Does becoming a parent make for a better manager?
I remember vividly when I first brought it up as a possibility. I was interviewing at a few companies after deciding to end my time at Square, and wanted to continue my career as an engineering manager. I was working with a salary negotiation coach of sorts at the time1, and they introduced me to someone who professed to know a lot more about one of these company’s inner cultural workings. In a subsequent mock interview, I let slip my analogy in dealing with reports as toddlers, and was swiftly chastised for making the connection.
Years later, I gave a keynote during a SFELC meetup which explicitly tied facets of management to my kids. It set the tone, so that panelists afterwards talked about their own parenthoods, and audience members began asking how the two roles overlap.

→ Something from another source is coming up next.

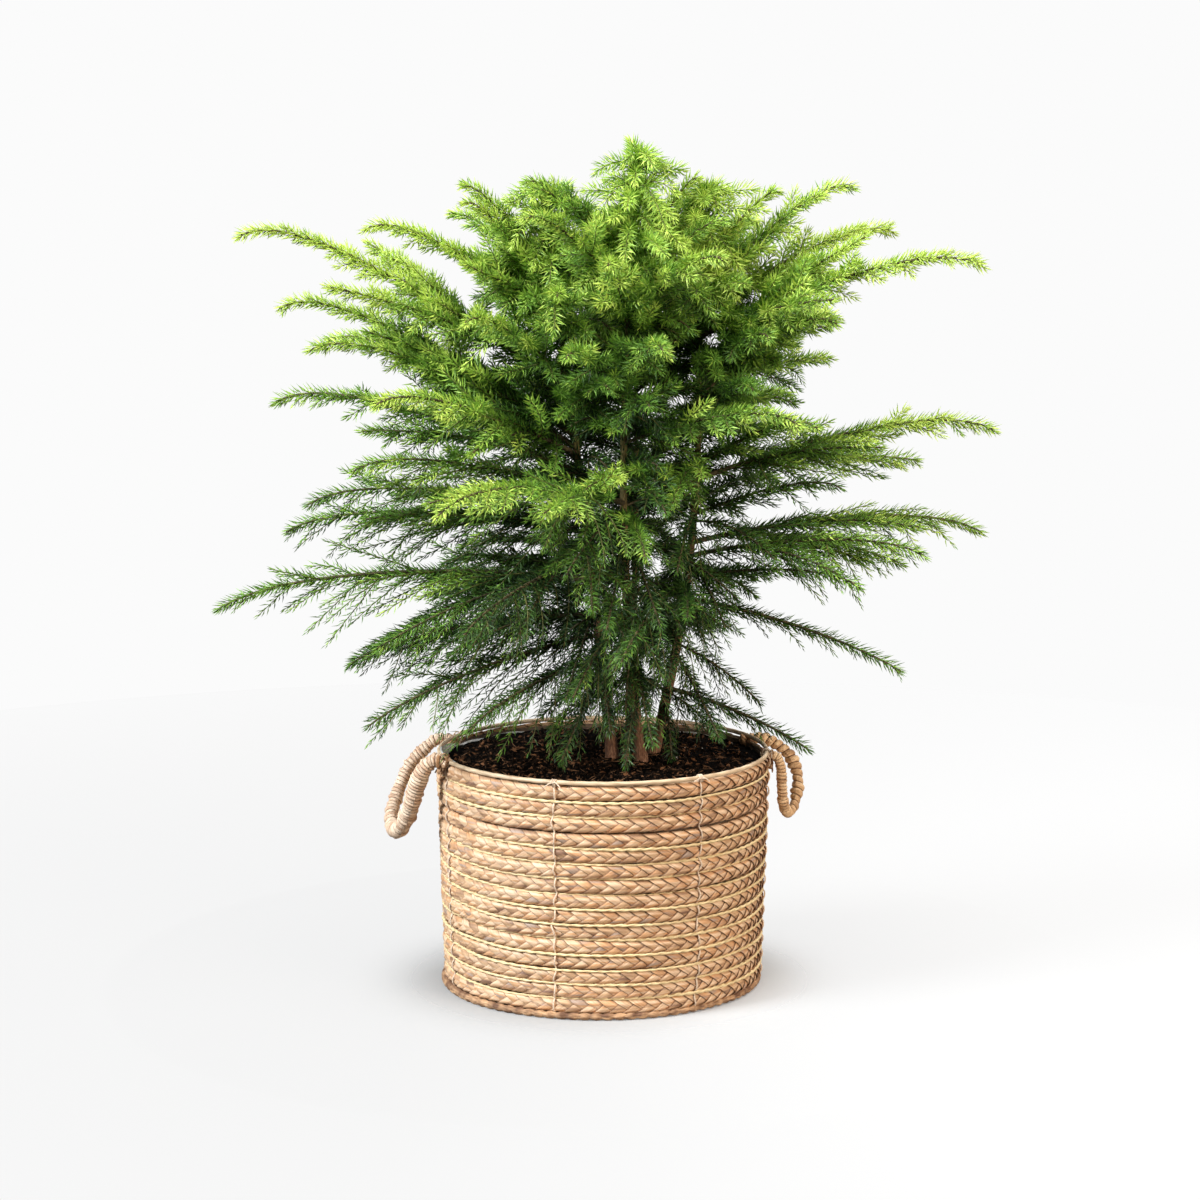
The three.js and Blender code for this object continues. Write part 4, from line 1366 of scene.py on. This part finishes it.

To be clear, infantilizing your team is probably not a good idea; as exasperating as it can be to deal with unruly reports, that’s still a world removed from actually handling children. The most obvious comparisons are really more commentary on the role of the parent/manager: they are the more seasoned and experienced ones of this relationship, they are expected to keep emotions in check and handle conflicts amicably, they ultimately act as role models through their behaviors and teachings. The same set of attributes apply to mentors and coaches.
Instead of simply providing more experience in being “more senior” to a junior counterpart, it’s more instructive to think whether any aspects of parenting segue into skills around people management or vice versa. For me, one discrete area that my kids have influenced my management style is in thinking with a beginner’s mind. Admittedly, it’s become cliche to apply the principle in a work and business context, but the exercise to try to remove existing biases and assumptions is genuinely useful in incorporating additional perspective.
Toddlers, as it turns out, have to learn as beginners. I often find myself having to truly empathize with their understanding of the world around them, so I can reverse-engineer their thought processes that led to a peculiar question or action. What seems comical or illogical can make perfect sense, if I can reconstruct their self-created rules and map it back to the situation at hand. Better yet is if I’m able to figure out where their mental models and mine diverge, and then tweak their thinking2 with enthusiastic praise or stern disapproval.
Empathy and reasoning from first principles are powerful tools in a manager’s toolbox. In my own career through software engineering and management, I can attest to how many times I’ve had to pick up something completely new—technological, behavioral, procedural, social—that isn’t just natural progression from existing skills. I see the same challenges in folks on my teams, regardless of their level and role, the first times they’ve had to architect a system from scratch, or take on formal people responsibilities, or drive a cross-team, cross-functional project with unfamiliar technologies and domains, or in interviewing and hiring managers. If nothing else, taking the approach of a beginner has made me appreciate the difficulty of learning.
Of course, there are a handful of other skills that I’ve picked up from raising my kids: the importance of repeating the same message; tapping intrinsic motivations; realizing the outsized impact of any negative behaviors emanating from myself. And though you can certainly find these pieces of advice in contemporary management literature, the effect gains additional viscerality when the lessons come from my own progeny.
There are worse ways to hone the craft of management.